Dataset content
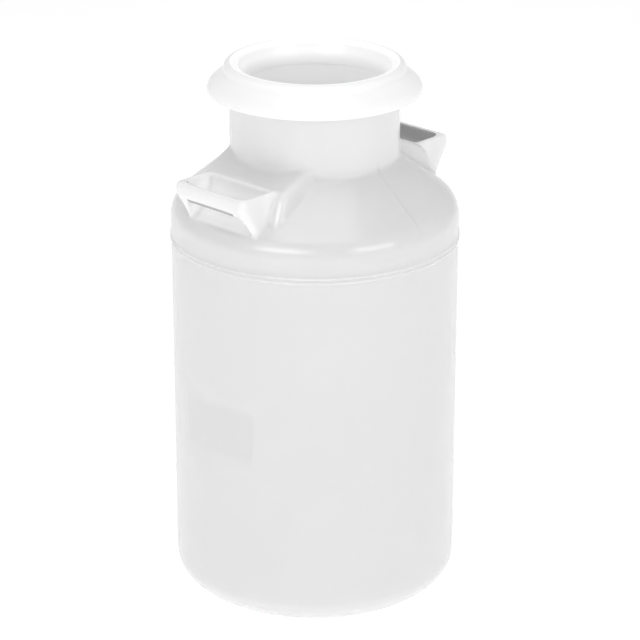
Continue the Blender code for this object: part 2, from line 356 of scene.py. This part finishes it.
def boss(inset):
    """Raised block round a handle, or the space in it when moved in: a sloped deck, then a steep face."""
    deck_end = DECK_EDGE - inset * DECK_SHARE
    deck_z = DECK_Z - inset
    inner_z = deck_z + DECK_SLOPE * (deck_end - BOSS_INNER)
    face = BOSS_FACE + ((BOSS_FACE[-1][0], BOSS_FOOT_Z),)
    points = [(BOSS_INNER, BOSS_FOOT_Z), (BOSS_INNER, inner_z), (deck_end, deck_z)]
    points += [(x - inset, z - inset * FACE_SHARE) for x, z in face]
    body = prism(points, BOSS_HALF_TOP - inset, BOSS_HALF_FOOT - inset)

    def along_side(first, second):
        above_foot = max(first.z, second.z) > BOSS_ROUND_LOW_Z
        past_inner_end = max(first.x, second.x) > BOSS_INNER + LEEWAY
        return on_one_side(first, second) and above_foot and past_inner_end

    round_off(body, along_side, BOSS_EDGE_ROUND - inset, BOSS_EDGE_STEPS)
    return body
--
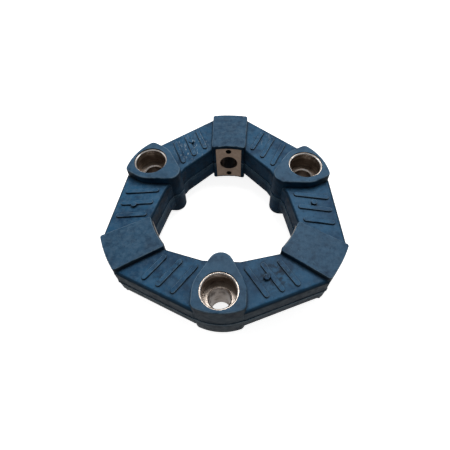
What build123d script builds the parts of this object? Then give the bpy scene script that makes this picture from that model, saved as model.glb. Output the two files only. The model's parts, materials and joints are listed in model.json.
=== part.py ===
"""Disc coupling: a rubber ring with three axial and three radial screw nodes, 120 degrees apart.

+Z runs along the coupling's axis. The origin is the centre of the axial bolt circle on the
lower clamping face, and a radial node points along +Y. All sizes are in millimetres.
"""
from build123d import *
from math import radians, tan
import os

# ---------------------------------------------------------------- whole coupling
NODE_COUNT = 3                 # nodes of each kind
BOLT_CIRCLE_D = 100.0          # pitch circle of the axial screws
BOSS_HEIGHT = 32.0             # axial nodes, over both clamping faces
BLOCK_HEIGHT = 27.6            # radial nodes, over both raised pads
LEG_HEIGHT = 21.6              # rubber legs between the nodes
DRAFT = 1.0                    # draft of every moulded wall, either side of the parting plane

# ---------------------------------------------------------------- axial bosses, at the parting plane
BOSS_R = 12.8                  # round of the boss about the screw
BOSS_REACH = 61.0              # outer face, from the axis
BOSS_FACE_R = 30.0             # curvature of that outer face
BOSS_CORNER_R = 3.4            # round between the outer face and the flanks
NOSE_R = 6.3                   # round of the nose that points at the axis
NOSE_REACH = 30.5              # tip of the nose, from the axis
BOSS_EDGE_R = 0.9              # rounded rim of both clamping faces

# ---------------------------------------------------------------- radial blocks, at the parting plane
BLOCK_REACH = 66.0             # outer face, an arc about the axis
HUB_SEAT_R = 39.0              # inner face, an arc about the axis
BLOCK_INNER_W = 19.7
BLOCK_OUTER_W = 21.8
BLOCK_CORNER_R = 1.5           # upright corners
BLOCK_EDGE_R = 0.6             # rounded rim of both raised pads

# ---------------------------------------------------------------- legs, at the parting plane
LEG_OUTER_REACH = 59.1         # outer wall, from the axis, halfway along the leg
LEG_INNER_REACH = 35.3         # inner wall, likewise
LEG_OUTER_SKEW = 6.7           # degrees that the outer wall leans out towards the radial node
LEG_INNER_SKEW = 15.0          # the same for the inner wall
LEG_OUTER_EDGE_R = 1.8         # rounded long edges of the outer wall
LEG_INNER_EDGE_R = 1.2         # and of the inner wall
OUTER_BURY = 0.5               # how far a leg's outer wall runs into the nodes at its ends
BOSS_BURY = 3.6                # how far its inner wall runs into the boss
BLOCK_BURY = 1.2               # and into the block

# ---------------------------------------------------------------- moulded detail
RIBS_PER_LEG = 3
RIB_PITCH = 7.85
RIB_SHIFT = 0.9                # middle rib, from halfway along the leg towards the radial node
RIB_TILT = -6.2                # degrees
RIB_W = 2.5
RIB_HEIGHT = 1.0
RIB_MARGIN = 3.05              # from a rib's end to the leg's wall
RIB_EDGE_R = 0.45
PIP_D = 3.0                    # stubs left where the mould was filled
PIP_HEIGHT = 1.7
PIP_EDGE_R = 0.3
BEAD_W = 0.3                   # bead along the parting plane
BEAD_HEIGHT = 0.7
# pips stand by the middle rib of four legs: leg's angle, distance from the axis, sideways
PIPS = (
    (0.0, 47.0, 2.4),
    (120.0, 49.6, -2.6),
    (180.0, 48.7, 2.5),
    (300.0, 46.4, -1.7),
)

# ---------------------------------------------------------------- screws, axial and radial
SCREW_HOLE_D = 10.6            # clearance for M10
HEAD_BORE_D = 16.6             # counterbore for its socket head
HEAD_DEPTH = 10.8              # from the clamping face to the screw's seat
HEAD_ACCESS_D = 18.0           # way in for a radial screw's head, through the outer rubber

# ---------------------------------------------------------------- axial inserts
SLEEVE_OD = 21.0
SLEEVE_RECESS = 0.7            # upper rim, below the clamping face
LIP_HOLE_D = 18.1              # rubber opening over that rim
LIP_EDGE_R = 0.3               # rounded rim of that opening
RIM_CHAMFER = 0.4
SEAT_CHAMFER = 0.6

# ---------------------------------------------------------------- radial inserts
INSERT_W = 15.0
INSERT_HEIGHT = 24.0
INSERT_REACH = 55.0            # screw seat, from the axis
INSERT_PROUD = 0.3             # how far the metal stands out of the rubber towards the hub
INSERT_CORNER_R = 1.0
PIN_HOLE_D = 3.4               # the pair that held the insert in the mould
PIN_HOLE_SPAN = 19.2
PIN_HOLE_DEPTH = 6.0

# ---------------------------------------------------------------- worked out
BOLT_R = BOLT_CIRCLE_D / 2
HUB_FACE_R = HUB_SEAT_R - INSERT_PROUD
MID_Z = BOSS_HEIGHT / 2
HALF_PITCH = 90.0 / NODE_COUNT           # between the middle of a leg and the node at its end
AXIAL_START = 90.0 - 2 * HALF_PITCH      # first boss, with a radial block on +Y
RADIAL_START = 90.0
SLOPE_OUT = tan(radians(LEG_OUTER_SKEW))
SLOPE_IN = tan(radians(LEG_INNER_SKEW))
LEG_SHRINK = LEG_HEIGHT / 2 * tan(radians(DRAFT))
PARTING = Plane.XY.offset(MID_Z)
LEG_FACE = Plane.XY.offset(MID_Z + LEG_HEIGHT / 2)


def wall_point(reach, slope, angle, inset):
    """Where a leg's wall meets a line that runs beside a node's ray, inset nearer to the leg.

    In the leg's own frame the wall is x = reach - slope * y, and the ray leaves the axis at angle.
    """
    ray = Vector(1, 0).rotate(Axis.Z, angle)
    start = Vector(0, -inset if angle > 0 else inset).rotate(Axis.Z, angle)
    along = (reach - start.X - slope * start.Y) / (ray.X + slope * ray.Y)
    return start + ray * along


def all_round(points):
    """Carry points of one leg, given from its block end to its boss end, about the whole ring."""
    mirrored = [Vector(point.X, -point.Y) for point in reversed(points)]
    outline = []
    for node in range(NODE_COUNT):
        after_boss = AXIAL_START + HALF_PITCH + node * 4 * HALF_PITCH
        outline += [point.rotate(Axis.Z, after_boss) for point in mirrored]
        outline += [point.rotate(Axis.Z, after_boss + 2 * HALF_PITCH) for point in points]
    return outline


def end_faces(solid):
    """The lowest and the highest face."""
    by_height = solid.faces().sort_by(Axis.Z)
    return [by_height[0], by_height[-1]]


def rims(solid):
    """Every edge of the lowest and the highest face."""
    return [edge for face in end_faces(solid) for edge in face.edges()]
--
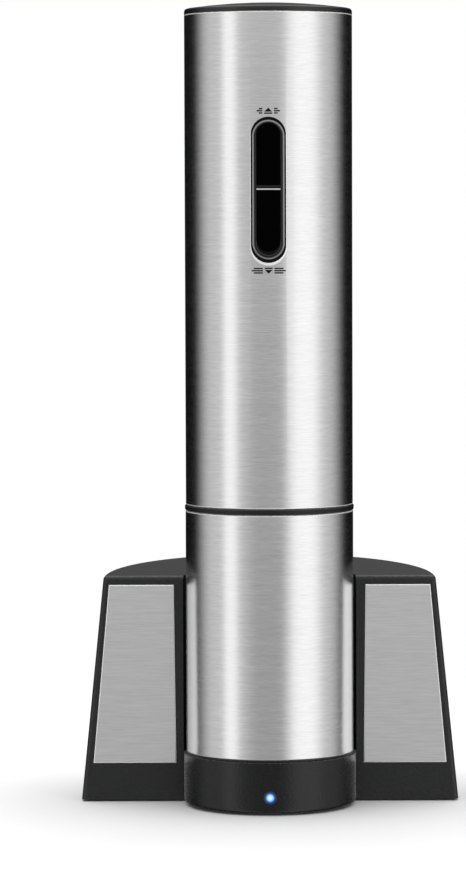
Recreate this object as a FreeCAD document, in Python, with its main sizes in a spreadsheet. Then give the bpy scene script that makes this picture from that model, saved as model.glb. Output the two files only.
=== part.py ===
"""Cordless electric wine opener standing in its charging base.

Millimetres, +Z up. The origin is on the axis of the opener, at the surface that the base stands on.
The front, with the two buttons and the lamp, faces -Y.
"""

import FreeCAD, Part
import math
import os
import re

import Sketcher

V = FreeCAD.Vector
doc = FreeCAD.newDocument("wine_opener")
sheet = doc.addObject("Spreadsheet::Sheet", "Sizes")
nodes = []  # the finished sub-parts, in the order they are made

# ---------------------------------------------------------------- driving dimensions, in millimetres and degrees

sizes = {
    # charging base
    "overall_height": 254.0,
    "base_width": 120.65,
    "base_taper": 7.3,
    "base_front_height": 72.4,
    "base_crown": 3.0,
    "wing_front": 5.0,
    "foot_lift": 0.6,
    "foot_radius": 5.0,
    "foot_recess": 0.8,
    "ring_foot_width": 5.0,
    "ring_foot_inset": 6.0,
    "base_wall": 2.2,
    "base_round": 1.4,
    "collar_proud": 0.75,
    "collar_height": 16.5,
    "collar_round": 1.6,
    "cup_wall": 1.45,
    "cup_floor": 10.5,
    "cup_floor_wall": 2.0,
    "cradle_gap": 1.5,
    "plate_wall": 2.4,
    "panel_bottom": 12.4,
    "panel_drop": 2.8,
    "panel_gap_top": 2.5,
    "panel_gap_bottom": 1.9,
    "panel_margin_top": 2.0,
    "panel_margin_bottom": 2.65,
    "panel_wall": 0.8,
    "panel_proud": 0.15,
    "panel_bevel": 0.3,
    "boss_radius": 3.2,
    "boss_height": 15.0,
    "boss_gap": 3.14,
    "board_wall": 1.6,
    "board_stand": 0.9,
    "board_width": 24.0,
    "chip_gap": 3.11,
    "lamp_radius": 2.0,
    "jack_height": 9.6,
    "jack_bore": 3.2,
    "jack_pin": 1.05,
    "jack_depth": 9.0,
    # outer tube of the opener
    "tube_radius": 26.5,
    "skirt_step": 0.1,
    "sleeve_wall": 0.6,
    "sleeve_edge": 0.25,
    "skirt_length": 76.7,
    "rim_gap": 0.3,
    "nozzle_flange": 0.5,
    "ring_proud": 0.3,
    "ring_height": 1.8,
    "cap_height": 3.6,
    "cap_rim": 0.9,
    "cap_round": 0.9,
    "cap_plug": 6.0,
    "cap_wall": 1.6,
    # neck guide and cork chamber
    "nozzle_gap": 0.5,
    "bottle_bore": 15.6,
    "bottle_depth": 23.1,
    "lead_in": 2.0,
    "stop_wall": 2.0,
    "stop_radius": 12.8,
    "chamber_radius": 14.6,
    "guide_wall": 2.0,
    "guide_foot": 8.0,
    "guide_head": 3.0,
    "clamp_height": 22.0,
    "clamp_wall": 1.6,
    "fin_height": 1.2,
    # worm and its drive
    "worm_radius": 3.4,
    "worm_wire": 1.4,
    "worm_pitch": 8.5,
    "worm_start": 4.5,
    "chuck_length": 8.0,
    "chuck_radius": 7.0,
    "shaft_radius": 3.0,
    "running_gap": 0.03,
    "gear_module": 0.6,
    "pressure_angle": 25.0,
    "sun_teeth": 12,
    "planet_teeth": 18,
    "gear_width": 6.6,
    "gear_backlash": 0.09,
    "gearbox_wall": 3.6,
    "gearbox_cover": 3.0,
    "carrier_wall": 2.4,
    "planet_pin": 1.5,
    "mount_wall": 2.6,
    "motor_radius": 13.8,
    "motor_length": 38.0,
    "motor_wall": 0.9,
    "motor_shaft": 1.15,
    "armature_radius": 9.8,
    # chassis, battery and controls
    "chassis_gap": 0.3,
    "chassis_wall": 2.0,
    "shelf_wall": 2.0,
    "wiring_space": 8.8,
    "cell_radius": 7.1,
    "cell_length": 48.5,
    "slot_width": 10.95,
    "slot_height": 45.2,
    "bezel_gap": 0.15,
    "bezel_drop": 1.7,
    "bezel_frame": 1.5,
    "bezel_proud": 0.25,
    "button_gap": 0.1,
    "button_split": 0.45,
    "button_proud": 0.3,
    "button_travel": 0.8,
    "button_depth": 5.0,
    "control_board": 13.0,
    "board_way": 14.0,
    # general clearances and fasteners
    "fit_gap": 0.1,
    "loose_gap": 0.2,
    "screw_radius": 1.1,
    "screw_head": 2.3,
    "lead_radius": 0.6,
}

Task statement
Looking at the data above, show all lines where the word "model" occurs.

Task solution
What build123d script builds the parts of this object? Then give the bpy scene script that makes this picture from that model, saved as model.glb. Output the two files only. The model's parts, materials and joints are listed in model.json.
Recreate this object as a FreeCAD document, in Python, with its main sizes in a spreadsheet. Then give the bpy scene script that makes this picture from that model, saved as model.glb. Output the two files only.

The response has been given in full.